Dalam pembukaannya, Bapak I Nyoman Adhiarna – Sekretaris Direktorat Jenderal Aplikasi Informatika (Ditjen Aptika) Kominfo, menyampaikan, “Kominfo tengah berfokus pada pengembangan 5 (lima) teknologi baru, termasuk blockchain, yang akan masuk ke dalam Rencana Pembangunan Jangka Menengah Nasional (RPJMN) tahun 2025 – 2029”. Di era transformasi digital saat ini, teknologi terus berkembang dengan cepat dan menyentuh segala aspek kehidupan manusia, tentunya dengan dampak positif maupun negatif yang perlu diantisipasi.

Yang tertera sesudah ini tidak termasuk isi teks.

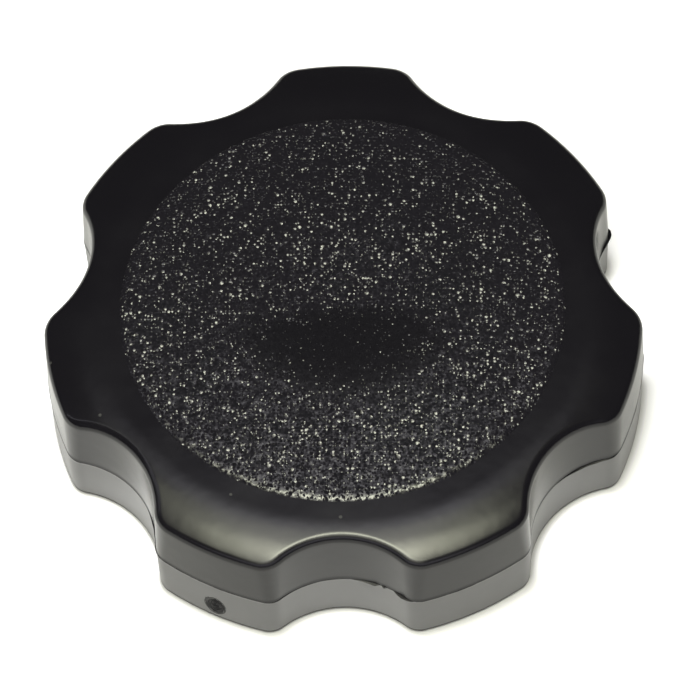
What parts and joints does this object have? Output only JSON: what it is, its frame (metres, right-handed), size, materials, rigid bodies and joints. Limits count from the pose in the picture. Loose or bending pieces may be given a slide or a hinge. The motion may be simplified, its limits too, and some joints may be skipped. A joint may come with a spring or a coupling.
{
  "type": "lobed clamping knob",
  "caption": "Flower-shaped hand knob with scalloped edge and raised grained disc; moulded plastic, hollow and ribbed underneath, round a threaded brass bush.",
  "frame": {"origin": "on the thread's axis, in the plane that the skirt, the hub and the bush's mouth stand on", "axes": "+Z along the thread's axis towards the grained disc; -Y through the middle of one scallop"},
  "size_m": [0.05, 0.0491, 0.0137],
  "materials": {
    "knob_plastic": "satin black, with a coarse sparkling grain on the raised disc",
    "bush_brass": "turned"
  },
  "bodies": {
    "root": {"lobed_knob": "knob_plastic", "threaded_bush": "bush_brass"}
  },
  "joints": []
}
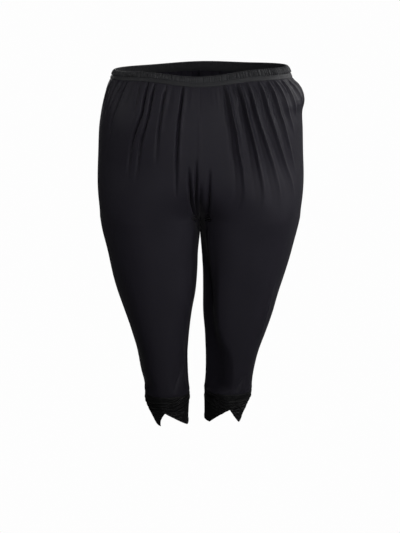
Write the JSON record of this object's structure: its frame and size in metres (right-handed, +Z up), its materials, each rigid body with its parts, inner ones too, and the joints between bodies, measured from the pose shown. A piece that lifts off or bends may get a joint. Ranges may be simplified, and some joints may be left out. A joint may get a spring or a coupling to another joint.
{
  "type": "capri pants",
  "caption": "Pull-on capri pants in soft knit with an elastic waistband and ruched, notched cuffs, standing open and hollow as when worn.",
  "frame": {"origin": "centre of the waistband's ring, where the wearer's waist holds the garment", "axes": "+Z up out of the waist, -Y to the front, +X to the wearer's left"},
  "size_m": [0.4599, 0.3516, 0.8277],
  "materials": {
    "knit": "black stretch jersey with a soft sheen",
    "band": "black jersey shirred over elastic"
  },
  "bodies": {
    "root": {"waistband": "band", "front_left": "knit", "front_right": "knit", "back_left": "knit", "back_right": "knit", "cuff_left": "knit", "cuff_right": "knit"}
  },
  "joints": []
}
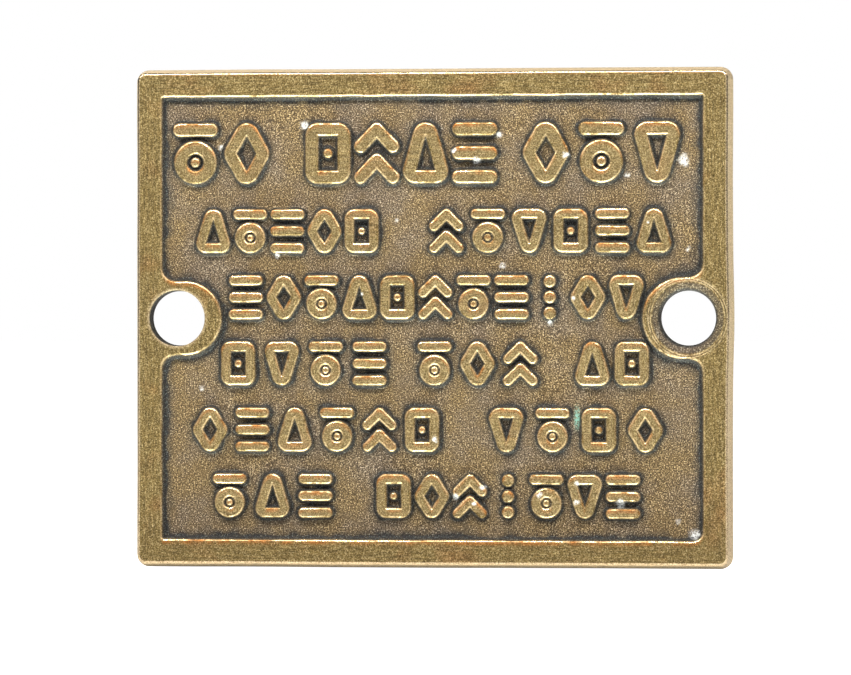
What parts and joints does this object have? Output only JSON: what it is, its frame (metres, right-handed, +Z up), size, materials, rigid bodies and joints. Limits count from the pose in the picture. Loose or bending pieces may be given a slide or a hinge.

Oleh karena itu, sesuai dengan Peraturan Menteri Komunikasi dan Informatika Nomor 3 Tahun 2021 tentang Standar Kegiatan Usaha dan Standar Produk pada Penyelenggaraan Perizinan Berusaha Berbasis Risiko Sektor Pos, Telekomunikasi, dan Sistem dan Transaksi Elektronik, mengamanatkan kebutuhan data-data dari para pelaku usaha blockchain (KBLI 62014) untuk dapat dijadikan dasar dalam membangun sebuah ekosistem yang positif.
Affan Giffari, Co-Managing Partner Trilexica at Law, menyimpulkan hasil dari sesi yang ia pandu, “Perlu adanya soft-touched regulation, dan penggunaan kalimat yang lebih spesifik terkait pengawasannya, untuk memastikan perusahaan-perusahaan yang mendaftar KBLI 62014 adalah perusahaan yang tepat”. Hasil diskusi pada acara ini juga akan menjadi acuan untuk penyelesaian kajian kolaborasi yang disusun oleh Asosiasi, Kominfo, yang melibatkan BINUS University dan Trilexica at Law.
A-B-I dan Kominfo akan melanjutkan sinerginya dengan memfinalisasi kajian serta mengumpulkan aspirasi dari pelaku usaha terkait pengembangan sistem layanan pelaporan teknologi baru yang dibuat oleh Kominfo. Kolaborasi ini diharapkan memberikan kontribusi signifikan dalam memahami dinamika industri blockchain lokal, kata Putra Nugraha, Chief Executive Officer Upbit Indonesia.
Kedepannya, “diharapkan adanya peluang yang lebih luas untuk pengembangan teknologi dan investasi di industri blockchain”, sambil menekankan pentingnya kerja sama antara pemerintah dengan sektor swasta untuk memperkuat rerangka regulasi di masa depan, tegas Putra.